Let me rephrase it informally:
If a blockchain cannot fork when an attacker controls the network AND controls <1/3 of the stake, then the blockchain cannot produce blocks when <2/3 of the stake is running properly.
(not 100% sure about < vs <=, but this this is the gist of it)
Let’s now address the loss of parameters due to sortition.
For the Algorand blockchain to be secure you informally need 2/3 of each committee to be honest (this is a bit more complex and not completely true but this is sufficient as a first approximation). Otherwise, a fork is possible.
The issue is that an attacker controlling 1/3 of the total online Algos (those marked online in the protocol - which for other blockchains would be called “staked”), may have a bit more than 1/3 of the seats in a committee by chance.
Suppose there are 100 online accounts, 33 of which are controlled by the attacker. If the committee size was 10, the attacker may regularly get 4 seats out of the 10 and conduct an attack.
So we need to increase the parameters.
A real-world analogy is the following: committees are like polls for elections: you only poll a small number of people to then guess the election result. But there is always some errors! So unless, the result is very clear (60% candidate A, 40% candidate B in the poll), the result of the election may be different from the poll.
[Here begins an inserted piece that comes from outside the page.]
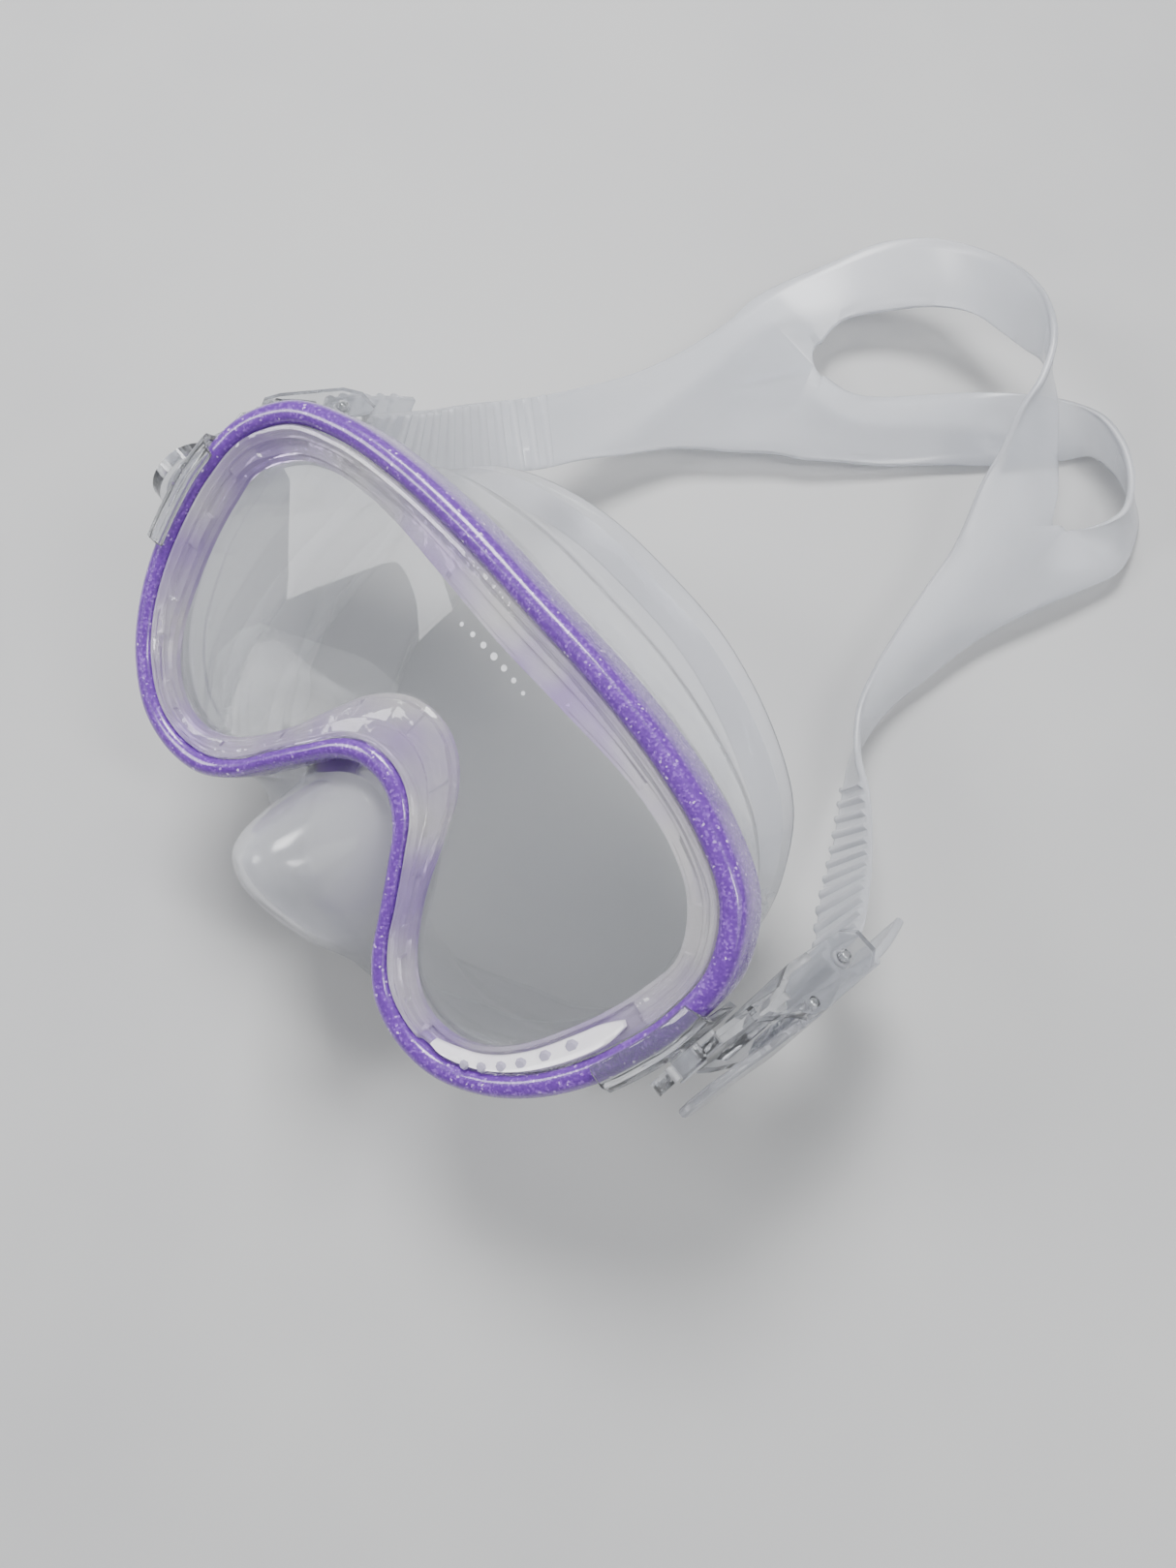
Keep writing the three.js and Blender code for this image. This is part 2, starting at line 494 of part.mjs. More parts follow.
const strap = join(
  ribbon(leftTongue, { ribs: { from: 3, to: 87, pitch: 4.2, side: 1 } }),
  ribbon(rightTongue, { ribs: { from: 3, to: 87, pitch: 4.2, side: -1 } }),
  ribbon(upperBand, { thick: STRAP_T - 0.06, trim: 0.03 }),
  ribbon(lowerBand, { thick: STRAP_T - 0.06, trim: 0.03 }),
);
add("strap", cut(strap, ground).translate(...OFFSET, 0), 0xb4b8c2, 0.3, MILKY);

export default mask;
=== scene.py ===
import math
import bpy
import bmesh
from mathutils import Matrix, Vector
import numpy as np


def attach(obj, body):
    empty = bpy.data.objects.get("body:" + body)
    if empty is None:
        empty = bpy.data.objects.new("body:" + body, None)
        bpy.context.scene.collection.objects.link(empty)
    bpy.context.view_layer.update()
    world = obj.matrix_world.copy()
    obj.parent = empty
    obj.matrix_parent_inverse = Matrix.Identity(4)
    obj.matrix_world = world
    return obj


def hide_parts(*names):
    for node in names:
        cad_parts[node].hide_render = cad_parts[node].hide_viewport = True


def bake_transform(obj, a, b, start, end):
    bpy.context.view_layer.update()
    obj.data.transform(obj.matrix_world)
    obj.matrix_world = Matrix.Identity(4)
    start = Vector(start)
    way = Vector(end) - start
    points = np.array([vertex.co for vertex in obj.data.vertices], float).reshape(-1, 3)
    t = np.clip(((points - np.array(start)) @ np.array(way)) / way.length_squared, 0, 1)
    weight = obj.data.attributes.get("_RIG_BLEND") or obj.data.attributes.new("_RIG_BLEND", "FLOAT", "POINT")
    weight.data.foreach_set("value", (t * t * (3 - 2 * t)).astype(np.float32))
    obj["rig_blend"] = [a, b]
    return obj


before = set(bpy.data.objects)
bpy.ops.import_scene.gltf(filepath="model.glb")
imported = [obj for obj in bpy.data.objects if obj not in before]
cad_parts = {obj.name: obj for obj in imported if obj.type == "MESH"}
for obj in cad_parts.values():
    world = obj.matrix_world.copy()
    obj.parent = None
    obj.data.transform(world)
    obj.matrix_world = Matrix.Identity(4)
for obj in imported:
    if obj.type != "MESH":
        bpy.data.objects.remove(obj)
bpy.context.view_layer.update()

# A snorkel mask's visible pieces. Lengths are in mm until make() turns them into metres.
MM = 0.001

# ------------------------------------------------------------ the mask's own frame, in mm
TILT = math.radians(30.3)
CENTRE = Vector((0, -83.5, 68.2))
LENS_FRAME = Matrix.Translation(CENTRE) @ Matrix.Rotation(TILT, 4, "X")
TABLE = Vector((0, -83.5, 0))
FLOOR_GAP = 0.15
FRAME_W = 5.0  # width of the coloured frame
LENS_FRONT = -3.5  # forward place of the lens' front face in the mask's own frame
LENS_T = 3.2
LENS_INSET = 4.6  # lens edge inside the frame's outer edge

# Half outlines from the brow's centre to the notch's centre, and the skirt's rim and seal there.
OUTER = [
    (0, 41), (20, 41), (40, 39.3), (55, 36), (67, 30), (74.5, 19), (76, 6), (74.5, -5),
    (71.5, -15.5), (66.5, -25.5), (59.5, -34), (50, -40.3), (40, -42), (31, -40), (24.5, -34.8),
    (19.5, -27.5), (14.5, -20), (9.5, -13.3), (5, -10), (0, -9),
]
OPENING = [
    (0, 27.5), (18, 28), (37, 28.2), (50, 26), (59, 21.5), (65, 13), (64.8, 5), (63.5, -3),
    (60.5, -13), (56.5, -22.5), (51.5, -29), (45, -32.7), (38, -33), (31.5, -29.5), (26.5, -24),
    (22, -17), (17.5, -7), (13, 1.5), (7, 6.8), (0, 8.5),
]
RIM = [
    (0, 53, -46), (20, 52, -45), (40, 46, -46.5), (54, 37, -51), (62, 25, -56), (66, 14, -61),
    (67.5, 3, -64.5), (69, -8, -66.5), (68.5, -20, -65.5), (66, -31, -61), (61, -41, -55.5),
    (52, -50, -50), (42, -55.5, -47), (33, -59, -45), (26, -61, -43.8), (20, -62.5, -43),
    (15, -63.5, -42), (10, -64.3, -41.5), (5, -64.8, -41), (0, -65, -41),
]
SEAL = [
    (9, 5), (9, 5), (9, 5.5), (9, 7), (9, 8.5), (9, 9.5), (9, 10), (9, 10), (9, 9), (9, 8),
    (9.5, 6), (10, 4), (10, 2.5), (8.5, 1.5), (7, 1), (6, .6), (6, .6), (6, .6), (6, .6), (6, .6),
]
WALL = [0, 0.07, 0.14, 0.27, 0.38, 0.49, 0.6, 0.69, 0.8, 0.91, 1]
NOSE_RISE = [0, 8.3, 16.4, 29.4, 37.3, 40.2, 34.6, 25.4, 14.8, 4.2, 0]
NOSE_HALF = 17.5
STATIONS = 2 * (len(OUTER) - 1)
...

Polls have additional issues that people answering the poll may not do it honestly, and polling a random sample of the population is hard (because some people never answer polls).
Algorand does not have these additional issues, but still, there will be some error introduced by the sortition algorithm. These errors have been properly analyzed by the team to ensure security and liveness of the protocol.
Note that 80% is not a magic number. Actually, if I’m not mistaken (I’ve not checked in details), we could achieve any number larger than 2/3. But the closer you are to 2/3, the bigger the committees need to be and the less efficient the protocol will be.
80% is a sweet spot: it degrades the parameters not too much while providing a very efficient protocol.